Few Milanese probably know the name of their fellow citizen Carlo Biffi (1605-1675). Like his father Gianandrea, he was employed as a sculptor in the Fabbrica del Duomo in Milan, which he enriched with various sculptures.
His real passion, however, was drawing and engraving. Carlo was attracted to the bizarre, the ironic, the grotesque: his very rare etchings recall moments and figures out of time, such as the large fake volcano (but with real fire and flames) built in Piazza Duomo in 1630 to celebrate the birth of a Spanish prince, or the portrait of the comedian Francesco Scapino, 'crowned' (in his words) by a daring garland of intertwined musical instruments.

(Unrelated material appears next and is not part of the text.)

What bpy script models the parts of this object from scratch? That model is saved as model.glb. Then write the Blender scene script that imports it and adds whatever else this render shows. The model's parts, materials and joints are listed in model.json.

The exceptional discovery of the only currently known drawing by Biffi, a vigorous pen and watercolour sketch depicting a Study of Five Heads, sheds new light on this still unrecognised protagonist of the Lombard Baroque.
As reconstructed by Giulio Bora, the sheet, dedicated to the investigation of five different male and female physiognomies, was probably executed for private collector and recalls in style and subject another incredibly rare engraving by Biffi known in only two copies (one at the Rijksmuseum in Amsterdam, the other at the Bertarelli Collection in Milan).
The precious drawing will be one of the protagonists of the exhibition The Seduction of Drawings, which will open on December 10 at Galleria Cortona in Milan (Corso Monforte, 38). The event will be accompanied by the publication of an illustrated catalogue edited by the art historian Luca B. Baroni.